A popular venue on Satuday mornings, warnings of a pandemic now line the entrances to the Whangārei markets.

"The great thing here at home is that we still have our lands to grow food.  So it’s not as though there's a food shortage because there’s plenty of food available.  The big problem is the over-demand for food.  I think people need to settle down and compose themselves," Aperahama Edwards, of Ngāti Wai, says.

They are the exact same sentiments of the owner of the New World Kaikohe and Whangārei supermarkets.

"She’s been pretty crazy the last 3 to 4 days, and it's not a supply problem, it's a demand problem.  I think everyone is sort of panicking a little bit, but there's plenty of kai and plenty of toilet paper.  I think if everybody shopped normally there’d be no issues whatsoever. I think the media has got a hold of things and people have panicked a little bit, so I think if everyone calms down we’ll be all good," New World' supermarket owner Eric Rush says.

"It's gone a bit silly, before 9 o’clock this morning there were people all lined up outside PAK'nSAVE looking scared.  I could see it in their faces and I felt sorry for the elderly.  We need to take good care of our elders by checking on them to ensure they are provided for," Edwards says.

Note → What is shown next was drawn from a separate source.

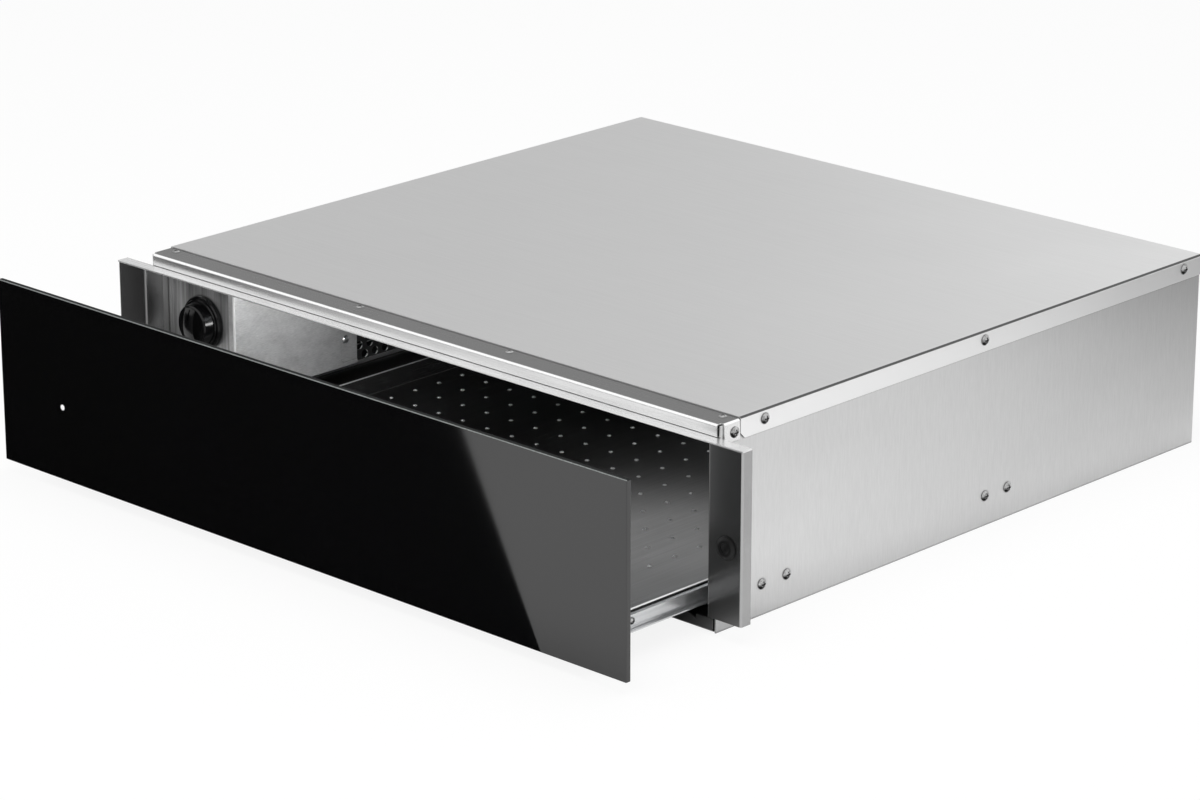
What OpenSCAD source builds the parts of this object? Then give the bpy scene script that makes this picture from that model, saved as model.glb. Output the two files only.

A decision to postpone the upcoming Taitokerau regional kapa haka competition was made public yesterday.

"We decided to postpone the event for the benefit of the health of the people of Northland, and especially for the health of our elders.  We are well aware that the situation is going to get worse before it gets better," Ropata Diamond, of Waitangi Cultural Society Incorporated, says.

Dr Shane Reti,  MP for Whangārei, says, "We need to remember if we look back a century, the biggest thing that saved people's lives in the past century was public health.  It wasn’t antibiotics or flash medical devices, it was the simple things, clean water and sanitation.  Well, it's the same here today with COVID-19.  It's washing your hands, it's hand over mouth, it's coughing into the elbow, it's having that social distances.  Those are the things that will get us through this."

Despite the 13 new cases of COVID-19 confirmed in New Zealand in the past twenty-four hours, the situation in Northland remains at one case.

"I suspect we’re yet to feel the full brunt of this.  In due course, we’ll see its effect on our economy but with regard to the pandemic that’s coming our way all we can do is be ready," Edwards says.

Report by Dean Nathan for Te Ao Māori News.